I've not seen one. I was the first person, I think, to look at those shareholder initiatives. And if there had been the odd article, it is nothing like what we know about Dick Cheney. Sexism is a problem of fairness, but in news reporting it's also denying the public the information we need to understand our situation. Dick Cheney can't go anywhere without people protesting. You see his face and you almost see the Iraqi oil contracts sprouting out of his head. But Condoleezza Rice doesn't read that way. She can say, as she did to the National Association of Black Journalists, that the invasion of Iraq is about bringing democracy and civil rights to the people of Baghdad, and compare it to bringing civil rights to the people of her hometown, Birmingham. And it has the resonance that I think needs to be looked at in the context of her actual professional past.
Did you see the same sort of thing happening with Christine Todd Whitman?
The definition of political liberalism or conservatism is all done in social terms. We define someone as a liberal because they have liberal social views, so Whitman was described as a liberal ubiquitously --
Because she was pro-choice?
Yes. But her actual economic record was very different. She came to the governorship of New Jersey promising to cut taxes by 30 percent in three years, and she did it, and that made her the darling of tax cutters everywhere. She was the belle of the Republican ball at the convention of 1996. Not because of her position on choice, but because of her fiscal views. It's the same with the environment. She's given a lot of credit for protecting open space, but talk to inner-city environmentalists and they say, sure, she helped set aside some land for hiking and canoeing, but when it comes to urban pollution and the degradation of inner-city environments because of local corporations, her record in New Jersey stinks to high heaven.
She shut down the local ombudsman's office, she created an ombudsman for business to help them navigate the state's environmental laws -- like Dick Cheney, frankly -- and yet she came to the EPA with this reputation as a liberal and left with it too. She doesn't have a bad thing to say about Bush policy, except for "the way" it was carried out.
Of course, you talk about how right after Sept. 11 she allowed everyone [in lower Manhattan] to go back to their homes, and she bears responsibility for that mistake.
Well, she played a critical role in that moment. And I'm hoping that down the road we may see some serious self-criticism from Whitman. I'm not holding my breath, but the burden on her is very great. She was the Cabinet secretary who came to New York and told us -- I live very close to the World Trade Center -- that the air was safe to breathe and the water was safe to drink. Even within her own EPA, they were saying, "We can't possibly know that. How could we know that? We've never seen a situation like this before; our protocol would be to say to evacuate the area until we can be sure."
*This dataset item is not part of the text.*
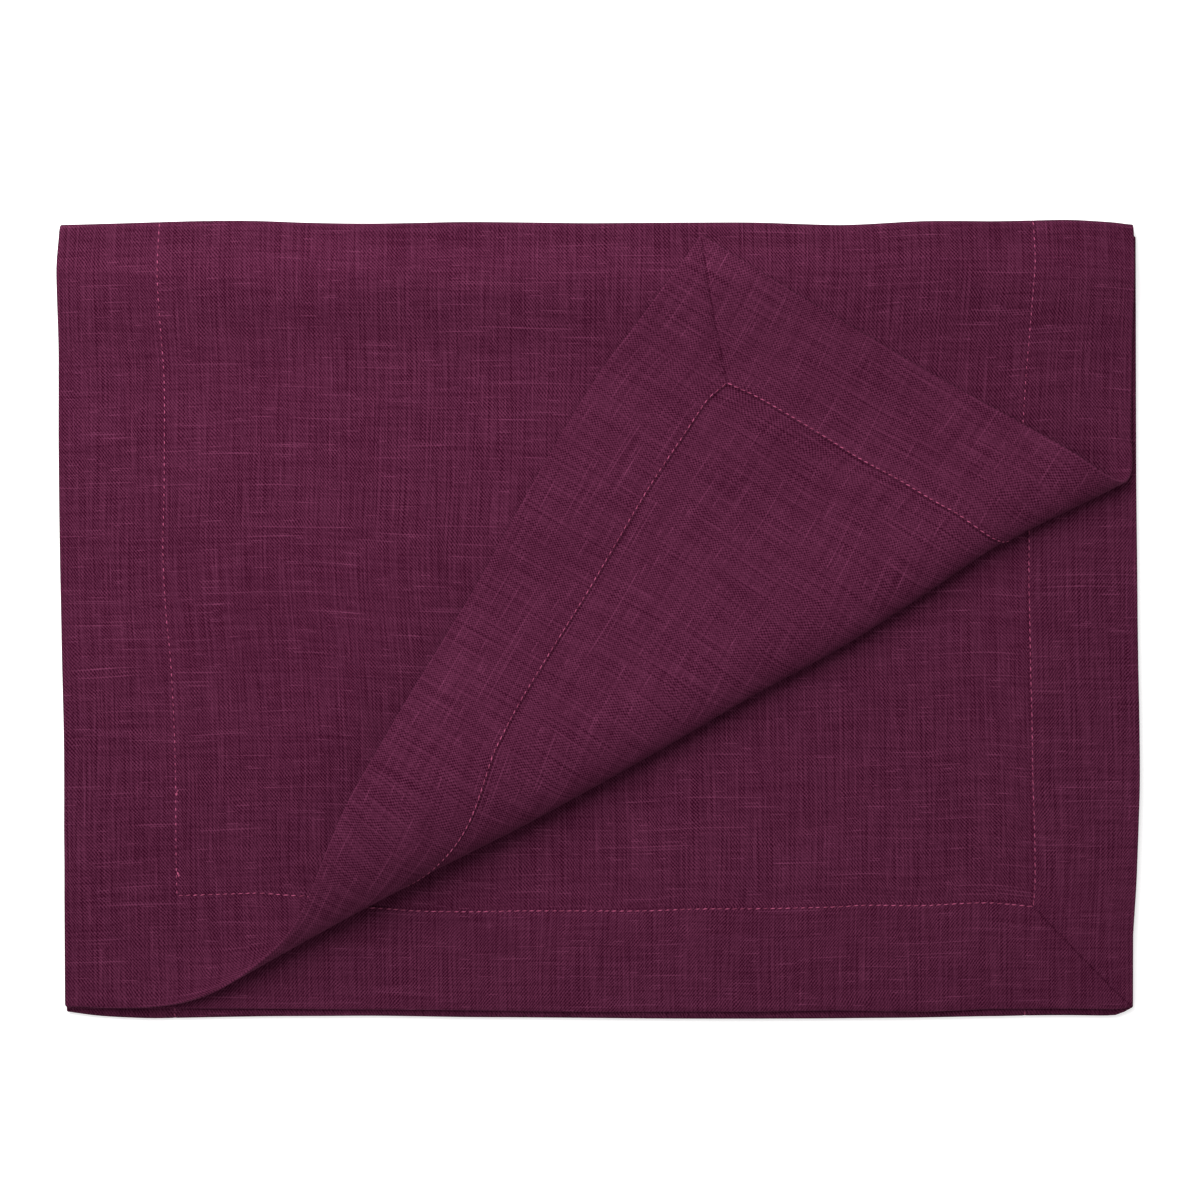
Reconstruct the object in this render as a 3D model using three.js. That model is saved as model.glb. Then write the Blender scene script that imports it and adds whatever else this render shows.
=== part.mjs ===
// Linen table runner: one hemmed cloth, folded into four layers, one corner of the top layer turned back.
// Millimetres. X runs across the cloth, Y towards the top fold, Z up from the surface it lies on.
import * as THREE from "three";

// The cloth. Its hem is turned to the reverse side, which makes the border thicker there.
const CLOTH_WIDTH = 400;
const CLOTH_THICKNESS = 1.0;
const HEM_DEPTH = 40;
const HEM_EXTRA = 0.6;
const HEM_STEP = 0.8;
const CLOTH_COLOUR = 0x5a2440;
const CLOTH_ROUGHNESS = 0.9;

// The folded stack, followed from one free end of the cloth to the other.
// height is the middle of the layer; from and to are where the straight part starts and ends along Y.
const LAYERS = [
  { layer: "top, free end below, front up", height: 7.1, from: -143.6, to: 144.6 },
  { layer: "bottom, front down", height: 0.5, from: 144.6, to: -146.3 },
  { layer: "second, front up", height: 3.1, from: -146.3, to: 142.0 },
  { layer: "third, free end below, reverse up", height: 4.5, from: 142.0, to: -145.5 },
];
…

And yet it was critically important to send the message that it was safe. Who was it important for? For the people of New York? For Wall Street, which needed to reopen as soon as possible? I would suggest that the more responsible message would have been we don't know, we're testing, we're going to keep working on this, here are your options. But that wasn't the message, because that wouldn't have satisfied Wall Street.
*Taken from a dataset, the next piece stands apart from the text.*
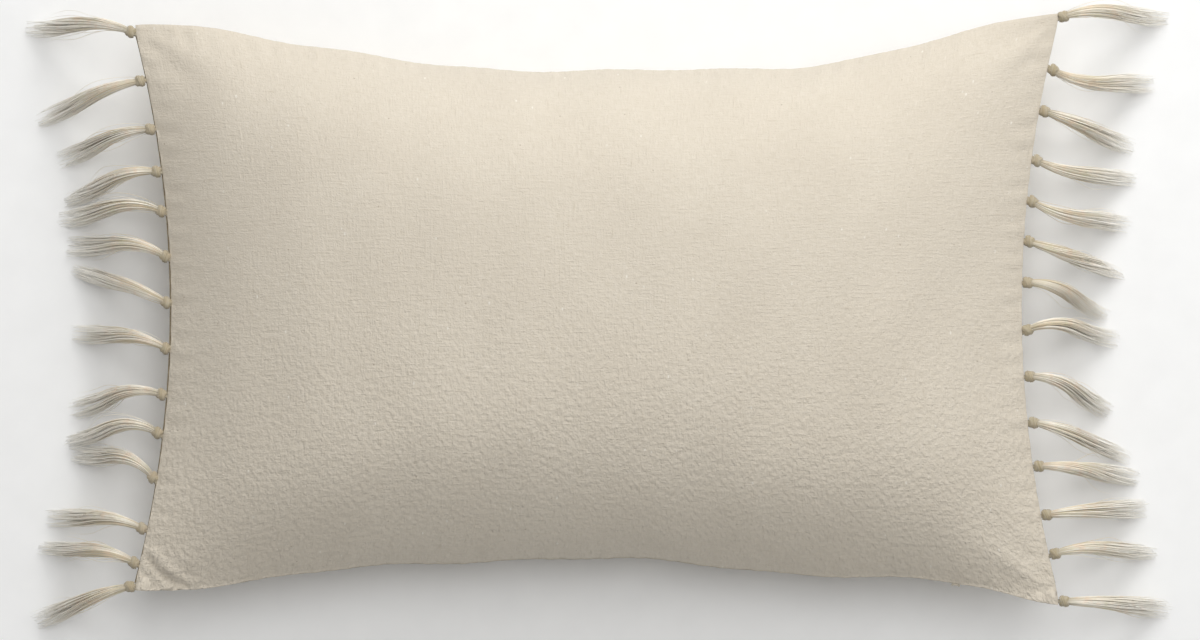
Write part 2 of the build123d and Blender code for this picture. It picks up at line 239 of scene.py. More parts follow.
# %% The linen finish
def linen(name, light, dark, deep):
    """Plain weave whose threads run from dark to light, with the deep colour in soft patches."""
    cloth = Finish(name, 0.92, Sheen_Weight=0.18, Sheen_Roughness=0.55, Specular_IOR_Level=0.18)
    flat = cloth.add("UVMap", {"uv_map": "cut"}).outputs[0]
    chance = cloth.add("TexNoise", Vector=flat, Scale=45.0, Detail=2.0).outputs["Color"]
    moved = cloth.add(
        "VectorMath", {"operation": "MULTIPLY_ADD"}, _0=chance, _1=(WANDER, WANDER, 0), _2=flat
    ).outputs[0]

    def bands(direction):
        wave = cloth.add("TexWave", {"bands_direction": direction}, Vector=moved, Scale=WAVE_SCALE)
        return wave.outputs["Fac"]

    def streaks(size, detail):
        return cloth.noise(cloth.stretched(moved, *size), 1.0, detail)

    def mean(a, b):
        return cloth.maths("MULTIPLY", cloth.maths("ADD", a, b), 0.5)

    weave = mean(bands("X"), bands("Y"))
    threads = mean(streaks(WARP_THREAD, 2.0), streaks(WEFT_THREAD, 2.0))
    slubs = cloth.maths("MAXIMUM", streaks(WARP_SLUB, 1.0), streaks(WEFT_SLUB, 1.0))
    lint = cloth.noise(flat, 900.0, 4.0)
    mottle = cloth.noise(flat, 14.0, 4.0, 0.4)
    husks = cloth.add("TexVoronoi", Vector=flat, Scale=HUSKS_PER_METRE).outputs["Distance"]
    spaced = cloth.stretched(moved, *FLECK_SPACING)
    flecks = cloth.add("TexVoronoi", Vector=spaced, Scale=1.0).outputs["Distance"]

    tone = cloth.blend(cloth.steps(threads, 0.27, 0.73), dark, light)
    tone = cloth.tint(tone, slubs, 0.68, 0.80, 0.34, SLUB_TAN)
    tone = cloth.tint(tone, streaks(PALE_THREAD, 1.0), 0.70, 0.82, 0.4, THREAD_PALE)
    tone = cloth.tint(tone, mottle, 0.30, 0.75, 0.32, deep)
    tone = cloth.tint(tone, husks, 0.05, 0.02, 0.5, HUSK_BROWN)
    tone = cloth.tint(tone, flecks, 0.07, 0.03, 0.55, FLECK_WHITE)
    cloth.colour(cloth.tint(tone, lint, 0.35, 0.75, 0.16, light))

    # the cloth is taut on the upper half of the crown and slack, so crinkled, at the lower seam
    down = cloth.add("SeparateXYZ", Vector=flat).outputs["Y"]
    slack = cloth.maths("MULTIPLY_ADD", cloth.steps(down, 0.05, -0.19), 0.85, 0.15)
    crinkle = cloth.maths("MULTIPLY", streaks(CRINKLE, 4.0), slack)
    relief = cloth.bump(weave, 0.18 * MM, 0.5)
    relief = cloth.bump(threads, 0.5 * MM, 0.55, relief)
    relief = cloth.bump(slubs, 0.9 * MM, 0.5, relief)
    relief = cloth.bump(crinkle, 3.0 * MM, 0.8, relief)
    cloth.bump(lint, 0.6 * MM, 0.6, relief)
    return cloth.material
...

It's impossible to look at that situation and separate it from the fact that she and her husband had personal financial investments in the Travelers insurance corporation, which stood to lose millions in the Trade Center disaster. Really, she should have recused herself from the entire situation. She was also invested in the Port Authority of New York.
And Elaine Chao is the other one who has some pretty egregious conflicts of interest, right?
I don't know what you even call them when the woman who's the head of the Labor Department, which is the head of the Mine Safety and Health Administration, is married to the top senator from Kentucky who has in his stable of supporters some of the top mining interests in the country. Conflict of interest hardly comes close to defining what we're talking about here.
I wanted to get to Karen Hughes, because she seemed an exception here -- she didn't pretend to be anything else but a bulldog.
I have to say I have a lot of respect for Karen Hughes. She does an incredible job, she's supersmart, and out of all of them she was the only one with the courtesy to tell me she wouldn't sit down for an interview.
Hughes, though, is the one who's responsible for this notoriously private White House, isn't she?
Yes. I kick myself for not paying more attention to the 1994 governor's race in Texas. A lot of the routines we saw brought to Washington were given a trial run then. As an attack dog for the Republican Party in Texas, Hughes was able to attack Gov. Ann Richards in a way that the good ol' boys in Texas probably couldn't have done. By the time George Bush came to run for office he didn't need to engage in personal attacks on this beloved grandmother governor, because she had already been weakened by years of criticism and relentless attack by the Hughes-Rove spin machine.
And is she the one who started this good vs. evil paradigm Bush is so fond of?
I think so. She is somebody who has seen that if you can define the lines very simply, and eliminate the critical thinking and gray areas, then you present the public with harsh, sharp options that make it difficult to have the informed, complex debates that we need to have. That was genius for her candidate, and tragedy for democracy.
And you say she's really not gone?
She never left. She's a campaigner. She likes war. This is a woman who said she would have liked to work for Exxon after the Exxon-Valdez oil spill. She likes a fight.
One last thing: Was it Laura Bush who sold us the idea that the war in Afghanistan was about women's liberation?
I'm not sure she thought up the idea, but she was the perfect mouthpiece for it. At the height of the bombing in 2001, when the U.S. was dropping the biggest bombs ever dropped on any country -- those enormous 15,000-pound bombs, so large they have to be dropped out of a cargo plane -- the first lady came out on the radio to say that this war wasn't about revenge but that this was a war against a powerful force, the Taliban, who sought to dominate and repress the women of the world. That was a critical message to send when many people were saying the most powerful country in the world is dropping the most powerful, devastating bombs that kill everything in a 900-foot radius on one of the least developed countries on the planet. She put a feminist glow on some of the most brutal bombing of the war.
And the Bush administration's failure to follow through on their promises to Afghan women is one of the great shames of this administration. Today, actually, a coalition of women's groups gave Bush, in respect to what he's done for women in Afghanistan, an A for rhetoric and a D for reality.